Directions for this task
Pull out every line below that holds the word "scene".

Dataset excerpt
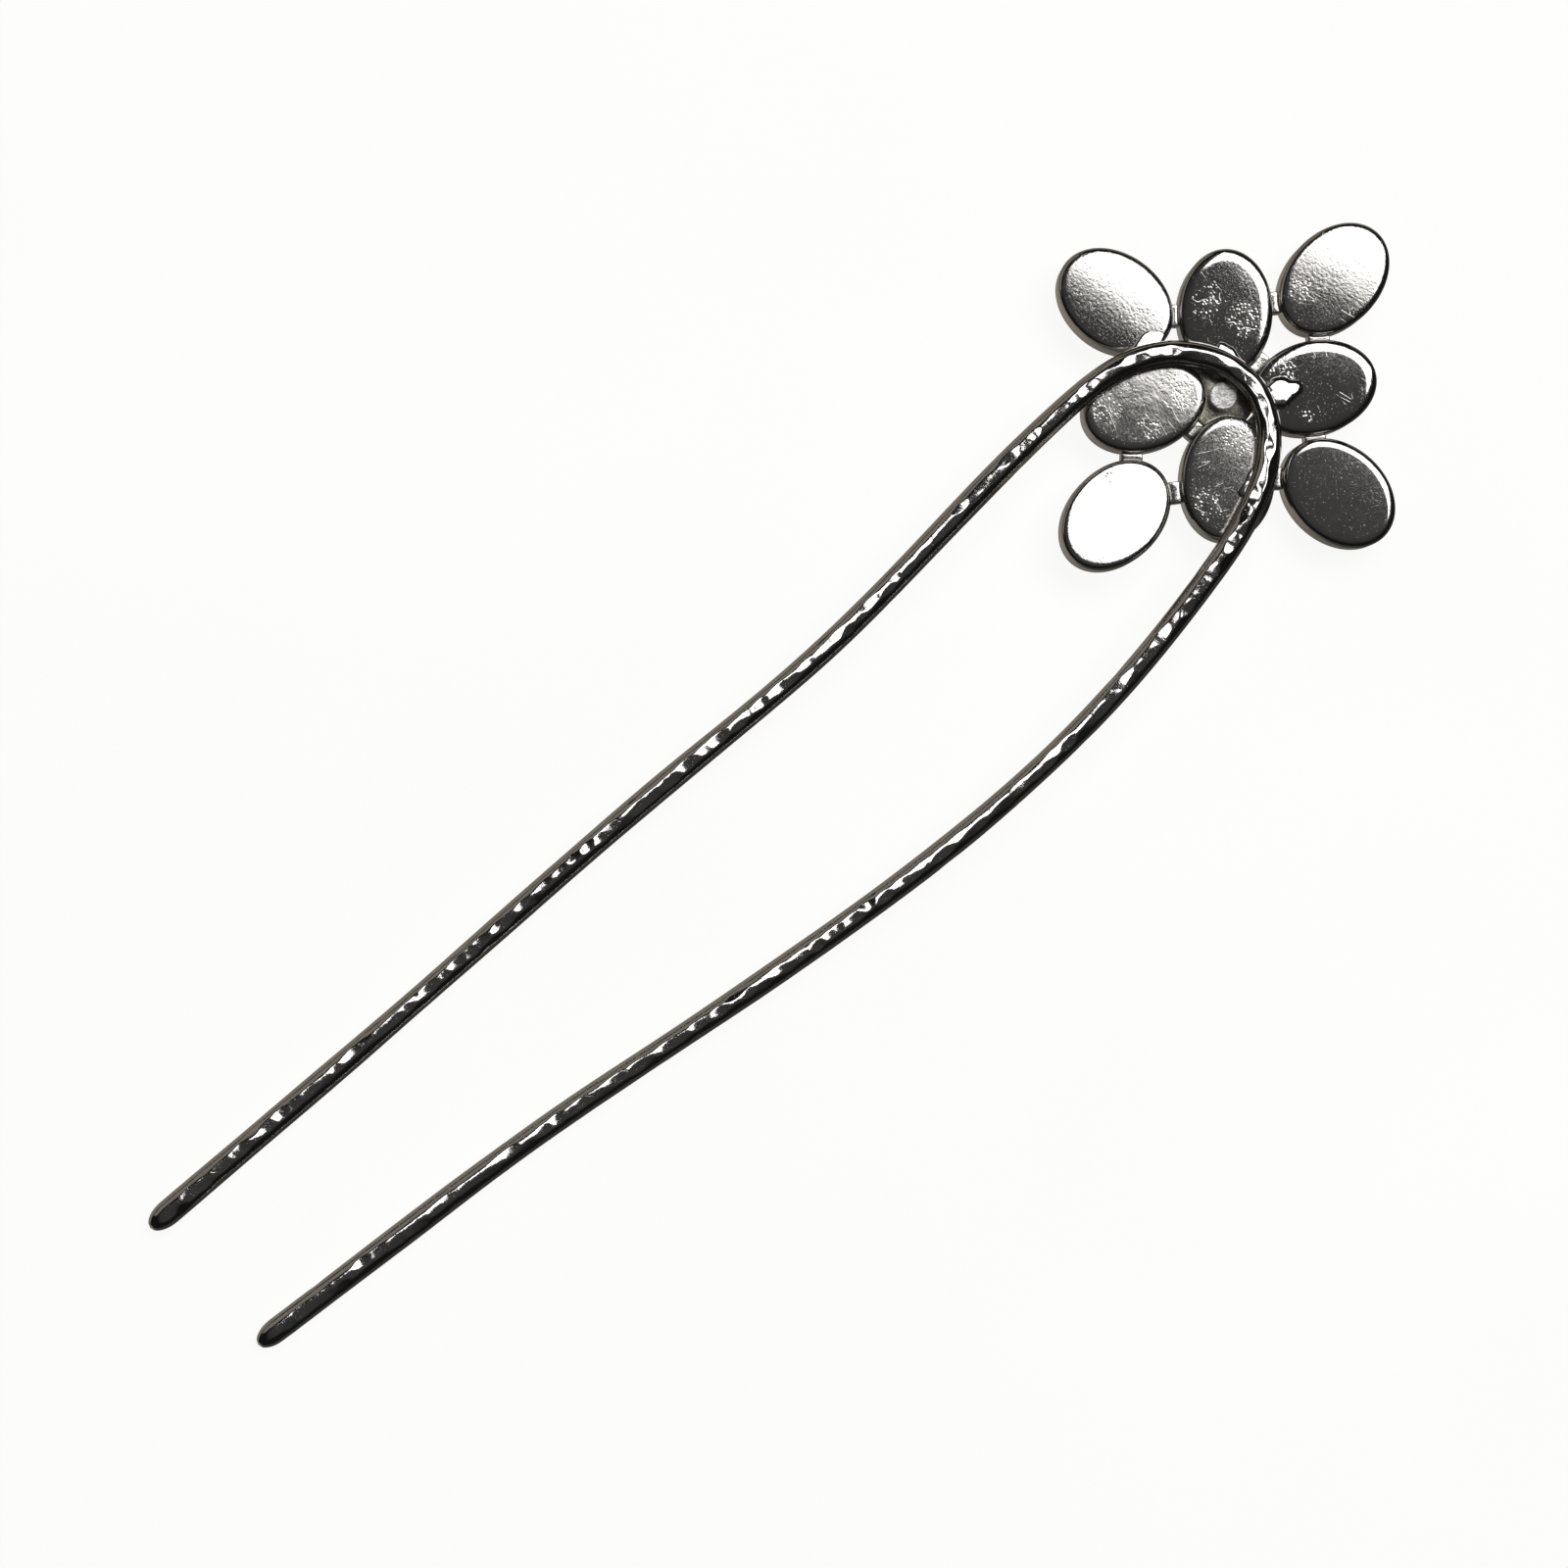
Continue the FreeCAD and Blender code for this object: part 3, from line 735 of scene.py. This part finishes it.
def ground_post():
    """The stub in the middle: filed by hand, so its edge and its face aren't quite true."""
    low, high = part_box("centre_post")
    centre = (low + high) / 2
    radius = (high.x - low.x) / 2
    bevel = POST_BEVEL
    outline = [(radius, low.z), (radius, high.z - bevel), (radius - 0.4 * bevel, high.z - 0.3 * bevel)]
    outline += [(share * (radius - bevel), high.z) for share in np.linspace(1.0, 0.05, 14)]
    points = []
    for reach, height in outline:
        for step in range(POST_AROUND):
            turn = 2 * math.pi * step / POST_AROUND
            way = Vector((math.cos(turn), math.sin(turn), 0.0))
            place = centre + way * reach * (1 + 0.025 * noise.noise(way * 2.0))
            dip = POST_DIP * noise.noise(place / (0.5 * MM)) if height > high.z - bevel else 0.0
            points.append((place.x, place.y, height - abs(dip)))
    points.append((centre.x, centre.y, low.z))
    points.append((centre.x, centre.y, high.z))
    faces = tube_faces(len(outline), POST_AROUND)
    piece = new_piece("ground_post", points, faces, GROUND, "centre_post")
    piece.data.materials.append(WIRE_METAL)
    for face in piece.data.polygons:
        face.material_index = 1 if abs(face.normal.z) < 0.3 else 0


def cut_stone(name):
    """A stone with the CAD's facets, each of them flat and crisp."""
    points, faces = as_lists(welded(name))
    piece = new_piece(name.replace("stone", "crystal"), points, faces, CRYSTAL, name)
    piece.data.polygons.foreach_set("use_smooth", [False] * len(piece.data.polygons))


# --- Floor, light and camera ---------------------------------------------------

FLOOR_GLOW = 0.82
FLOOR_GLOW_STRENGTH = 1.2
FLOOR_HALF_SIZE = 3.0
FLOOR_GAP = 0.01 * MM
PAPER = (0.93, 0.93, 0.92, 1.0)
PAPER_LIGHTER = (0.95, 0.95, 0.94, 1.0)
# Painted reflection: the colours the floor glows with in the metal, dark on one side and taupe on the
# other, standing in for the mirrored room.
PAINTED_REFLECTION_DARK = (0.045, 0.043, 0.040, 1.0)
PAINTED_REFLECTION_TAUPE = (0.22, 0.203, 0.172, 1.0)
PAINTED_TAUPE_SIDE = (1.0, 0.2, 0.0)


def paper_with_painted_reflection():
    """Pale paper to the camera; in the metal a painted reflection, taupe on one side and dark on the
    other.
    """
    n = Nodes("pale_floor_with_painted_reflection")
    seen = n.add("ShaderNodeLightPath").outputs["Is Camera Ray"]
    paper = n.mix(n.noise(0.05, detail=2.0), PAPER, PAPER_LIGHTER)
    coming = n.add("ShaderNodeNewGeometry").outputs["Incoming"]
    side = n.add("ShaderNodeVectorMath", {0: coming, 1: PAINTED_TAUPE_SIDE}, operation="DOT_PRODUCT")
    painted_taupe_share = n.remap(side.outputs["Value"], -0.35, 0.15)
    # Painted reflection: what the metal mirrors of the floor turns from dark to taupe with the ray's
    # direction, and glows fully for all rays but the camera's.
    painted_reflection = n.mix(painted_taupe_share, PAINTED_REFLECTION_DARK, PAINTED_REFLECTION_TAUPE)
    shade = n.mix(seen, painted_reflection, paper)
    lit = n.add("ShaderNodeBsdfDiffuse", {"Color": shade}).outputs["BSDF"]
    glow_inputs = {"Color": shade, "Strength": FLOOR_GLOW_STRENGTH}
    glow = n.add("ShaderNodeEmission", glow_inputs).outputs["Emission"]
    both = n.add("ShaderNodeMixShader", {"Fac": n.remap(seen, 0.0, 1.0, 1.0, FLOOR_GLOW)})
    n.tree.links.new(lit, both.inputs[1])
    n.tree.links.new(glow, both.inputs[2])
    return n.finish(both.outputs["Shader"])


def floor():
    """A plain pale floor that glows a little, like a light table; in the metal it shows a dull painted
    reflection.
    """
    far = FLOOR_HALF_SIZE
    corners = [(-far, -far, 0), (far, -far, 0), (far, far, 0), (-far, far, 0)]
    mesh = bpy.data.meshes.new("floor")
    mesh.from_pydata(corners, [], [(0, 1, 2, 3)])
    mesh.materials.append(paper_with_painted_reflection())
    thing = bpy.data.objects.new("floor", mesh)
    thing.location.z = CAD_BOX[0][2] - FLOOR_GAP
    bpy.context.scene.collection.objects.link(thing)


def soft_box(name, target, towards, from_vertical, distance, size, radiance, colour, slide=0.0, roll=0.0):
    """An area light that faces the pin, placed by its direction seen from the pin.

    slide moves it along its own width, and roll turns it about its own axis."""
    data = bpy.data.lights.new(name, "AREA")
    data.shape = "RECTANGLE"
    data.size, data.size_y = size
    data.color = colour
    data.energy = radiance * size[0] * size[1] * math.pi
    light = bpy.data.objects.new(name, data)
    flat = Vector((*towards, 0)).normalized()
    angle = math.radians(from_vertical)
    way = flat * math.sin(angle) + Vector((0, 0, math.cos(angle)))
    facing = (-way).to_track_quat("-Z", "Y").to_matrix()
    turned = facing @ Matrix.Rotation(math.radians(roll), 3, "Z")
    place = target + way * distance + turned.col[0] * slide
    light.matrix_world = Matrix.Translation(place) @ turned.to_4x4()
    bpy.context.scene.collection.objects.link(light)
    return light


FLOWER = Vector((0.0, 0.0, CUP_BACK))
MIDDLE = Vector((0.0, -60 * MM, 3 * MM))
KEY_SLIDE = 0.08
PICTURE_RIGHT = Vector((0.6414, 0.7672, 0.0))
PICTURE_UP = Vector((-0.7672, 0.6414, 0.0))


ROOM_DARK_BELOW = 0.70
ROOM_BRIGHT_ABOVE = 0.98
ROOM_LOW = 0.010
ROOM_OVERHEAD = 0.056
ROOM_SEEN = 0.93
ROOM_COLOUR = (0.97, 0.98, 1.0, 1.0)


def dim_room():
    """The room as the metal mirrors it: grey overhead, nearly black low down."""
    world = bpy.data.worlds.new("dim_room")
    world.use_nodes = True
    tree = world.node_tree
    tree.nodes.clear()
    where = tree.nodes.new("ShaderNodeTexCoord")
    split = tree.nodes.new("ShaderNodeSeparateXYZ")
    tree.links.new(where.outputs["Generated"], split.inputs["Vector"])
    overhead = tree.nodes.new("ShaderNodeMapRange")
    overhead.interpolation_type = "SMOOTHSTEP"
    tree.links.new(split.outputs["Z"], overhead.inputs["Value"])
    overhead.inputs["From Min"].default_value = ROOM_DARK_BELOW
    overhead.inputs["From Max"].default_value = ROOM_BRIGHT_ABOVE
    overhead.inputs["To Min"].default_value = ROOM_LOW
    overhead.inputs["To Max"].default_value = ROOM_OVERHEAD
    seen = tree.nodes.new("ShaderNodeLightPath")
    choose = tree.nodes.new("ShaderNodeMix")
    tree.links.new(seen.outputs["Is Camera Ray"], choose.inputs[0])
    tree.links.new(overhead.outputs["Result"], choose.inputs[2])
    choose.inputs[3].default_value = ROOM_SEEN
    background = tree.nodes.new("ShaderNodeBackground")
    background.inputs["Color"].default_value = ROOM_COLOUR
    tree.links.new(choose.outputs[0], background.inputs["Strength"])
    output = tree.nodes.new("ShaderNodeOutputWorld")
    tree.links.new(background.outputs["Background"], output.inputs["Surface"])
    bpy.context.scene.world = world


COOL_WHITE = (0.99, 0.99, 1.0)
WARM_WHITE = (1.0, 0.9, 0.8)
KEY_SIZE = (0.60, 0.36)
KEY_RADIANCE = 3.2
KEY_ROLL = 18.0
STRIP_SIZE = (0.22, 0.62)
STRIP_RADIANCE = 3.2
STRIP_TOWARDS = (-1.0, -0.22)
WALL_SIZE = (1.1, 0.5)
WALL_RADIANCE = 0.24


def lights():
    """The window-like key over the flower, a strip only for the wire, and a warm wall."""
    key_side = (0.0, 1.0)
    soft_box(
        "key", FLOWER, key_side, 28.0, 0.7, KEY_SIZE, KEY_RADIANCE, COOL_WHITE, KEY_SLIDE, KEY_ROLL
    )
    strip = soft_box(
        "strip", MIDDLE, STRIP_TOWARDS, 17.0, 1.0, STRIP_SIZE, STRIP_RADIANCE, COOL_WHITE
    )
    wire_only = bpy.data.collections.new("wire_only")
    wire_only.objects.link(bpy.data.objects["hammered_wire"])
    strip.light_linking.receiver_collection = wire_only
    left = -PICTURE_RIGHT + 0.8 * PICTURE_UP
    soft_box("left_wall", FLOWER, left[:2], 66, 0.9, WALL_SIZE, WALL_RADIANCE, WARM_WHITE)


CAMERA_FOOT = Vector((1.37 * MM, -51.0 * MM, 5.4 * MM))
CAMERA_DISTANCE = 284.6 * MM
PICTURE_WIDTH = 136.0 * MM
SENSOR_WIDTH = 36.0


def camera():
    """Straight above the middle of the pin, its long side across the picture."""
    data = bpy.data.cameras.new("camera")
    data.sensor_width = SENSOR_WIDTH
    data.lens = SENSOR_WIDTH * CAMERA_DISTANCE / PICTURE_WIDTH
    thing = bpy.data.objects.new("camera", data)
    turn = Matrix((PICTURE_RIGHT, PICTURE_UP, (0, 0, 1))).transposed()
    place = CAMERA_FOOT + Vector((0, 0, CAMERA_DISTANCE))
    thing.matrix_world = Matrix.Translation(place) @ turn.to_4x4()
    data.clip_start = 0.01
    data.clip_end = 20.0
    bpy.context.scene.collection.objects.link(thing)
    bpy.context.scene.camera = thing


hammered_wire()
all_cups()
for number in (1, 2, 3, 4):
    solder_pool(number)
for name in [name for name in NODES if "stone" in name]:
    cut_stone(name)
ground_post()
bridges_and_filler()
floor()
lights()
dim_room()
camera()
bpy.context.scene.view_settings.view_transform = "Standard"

Response to the task
Continue the FreeCAD and Blender code for this object: part 3, from line 735 of scene.py. This part finishes it.
    bpy.context.scene.collection.objects.link(thing)
    bpy.context.scene.collection.objects.link(light)
    bpy.context.scene.world = world
    bpy.context.scene.collection.objects.link(thing)
    bpy.context.scene.camera = thing
bpy.context.scene.view_settings.view_transform = "Standard"